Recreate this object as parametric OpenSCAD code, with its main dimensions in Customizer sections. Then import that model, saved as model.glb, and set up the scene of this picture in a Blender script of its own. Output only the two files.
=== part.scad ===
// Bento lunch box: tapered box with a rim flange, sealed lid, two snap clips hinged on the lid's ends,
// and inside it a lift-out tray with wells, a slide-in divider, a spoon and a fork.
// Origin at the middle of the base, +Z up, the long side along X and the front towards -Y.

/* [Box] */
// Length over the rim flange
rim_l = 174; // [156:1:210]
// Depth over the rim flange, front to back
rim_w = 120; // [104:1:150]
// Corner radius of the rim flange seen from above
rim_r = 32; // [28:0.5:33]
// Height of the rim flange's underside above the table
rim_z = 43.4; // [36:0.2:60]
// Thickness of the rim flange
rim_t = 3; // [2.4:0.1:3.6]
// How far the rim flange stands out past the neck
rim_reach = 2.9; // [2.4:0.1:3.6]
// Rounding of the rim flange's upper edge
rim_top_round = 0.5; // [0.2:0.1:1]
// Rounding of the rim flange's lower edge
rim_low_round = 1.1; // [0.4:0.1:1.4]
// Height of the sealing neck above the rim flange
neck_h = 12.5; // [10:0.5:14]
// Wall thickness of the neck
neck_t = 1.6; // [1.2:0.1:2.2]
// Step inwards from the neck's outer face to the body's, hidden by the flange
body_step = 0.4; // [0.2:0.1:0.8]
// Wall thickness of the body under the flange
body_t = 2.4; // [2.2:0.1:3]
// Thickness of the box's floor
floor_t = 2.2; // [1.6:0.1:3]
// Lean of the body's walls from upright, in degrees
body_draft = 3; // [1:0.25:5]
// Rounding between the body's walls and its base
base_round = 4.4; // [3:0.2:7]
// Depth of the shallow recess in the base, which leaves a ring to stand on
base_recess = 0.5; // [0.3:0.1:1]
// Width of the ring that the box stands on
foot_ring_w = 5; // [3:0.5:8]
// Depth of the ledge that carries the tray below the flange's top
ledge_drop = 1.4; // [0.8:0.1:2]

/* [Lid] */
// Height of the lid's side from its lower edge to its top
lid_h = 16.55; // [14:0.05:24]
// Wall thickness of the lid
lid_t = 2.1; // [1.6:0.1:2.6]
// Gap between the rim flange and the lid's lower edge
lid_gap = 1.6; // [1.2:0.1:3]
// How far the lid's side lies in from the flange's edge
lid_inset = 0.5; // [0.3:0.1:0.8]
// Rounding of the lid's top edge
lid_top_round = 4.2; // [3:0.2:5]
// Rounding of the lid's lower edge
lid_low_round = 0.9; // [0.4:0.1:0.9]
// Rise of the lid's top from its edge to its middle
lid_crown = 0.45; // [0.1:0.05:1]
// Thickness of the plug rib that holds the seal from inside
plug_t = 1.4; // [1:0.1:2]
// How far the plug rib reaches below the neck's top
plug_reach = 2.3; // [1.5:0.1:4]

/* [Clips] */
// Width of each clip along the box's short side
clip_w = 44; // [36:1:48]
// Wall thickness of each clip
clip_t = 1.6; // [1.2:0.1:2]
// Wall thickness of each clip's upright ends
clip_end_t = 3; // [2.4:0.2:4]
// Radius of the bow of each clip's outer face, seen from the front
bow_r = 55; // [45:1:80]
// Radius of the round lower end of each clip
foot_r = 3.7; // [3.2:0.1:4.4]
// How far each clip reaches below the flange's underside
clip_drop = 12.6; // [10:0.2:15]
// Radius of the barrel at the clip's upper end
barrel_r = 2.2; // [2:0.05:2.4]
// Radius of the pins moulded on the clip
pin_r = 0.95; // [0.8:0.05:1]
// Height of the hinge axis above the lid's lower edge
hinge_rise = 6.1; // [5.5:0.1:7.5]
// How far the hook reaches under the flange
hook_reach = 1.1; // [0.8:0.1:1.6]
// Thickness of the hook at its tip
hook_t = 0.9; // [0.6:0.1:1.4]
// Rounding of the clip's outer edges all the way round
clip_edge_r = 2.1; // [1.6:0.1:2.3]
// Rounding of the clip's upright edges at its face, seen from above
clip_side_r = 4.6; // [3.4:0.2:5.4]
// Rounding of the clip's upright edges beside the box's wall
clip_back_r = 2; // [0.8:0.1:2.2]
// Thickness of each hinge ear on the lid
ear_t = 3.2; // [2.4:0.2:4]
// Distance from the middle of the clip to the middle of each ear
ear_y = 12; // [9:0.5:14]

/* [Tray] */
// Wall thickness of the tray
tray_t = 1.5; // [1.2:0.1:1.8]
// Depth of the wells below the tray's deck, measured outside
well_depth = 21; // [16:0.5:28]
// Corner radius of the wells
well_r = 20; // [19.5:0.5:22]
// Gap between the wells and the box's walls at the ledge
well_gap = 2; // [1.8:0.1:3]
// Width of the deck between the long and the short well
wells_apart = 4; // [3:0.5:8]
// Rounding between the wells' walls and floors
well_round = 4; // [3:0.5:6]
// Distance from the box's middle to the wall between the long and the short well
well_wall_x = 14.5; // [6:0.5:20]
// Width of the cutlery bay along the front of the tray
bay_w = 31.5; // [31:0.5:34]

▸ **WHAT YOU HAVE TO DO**
Using the material above, gather every line that includes "with".

▸ **OUTPUT BELOW**
Recreate this object as parametric OpenSCAD code, with its main dimensions in Customizer sections. Then import that model, saved as model.glb, and set up the scene of this picture in a Blender script of its own. Output only the two files.
// Bento lunch box: tapered box with a rim flange, sealed lid, two snap clips hinged on the lid's ends,
// and inside it a lift-out tray with wells, a slide-in divider, a spoon and a fork.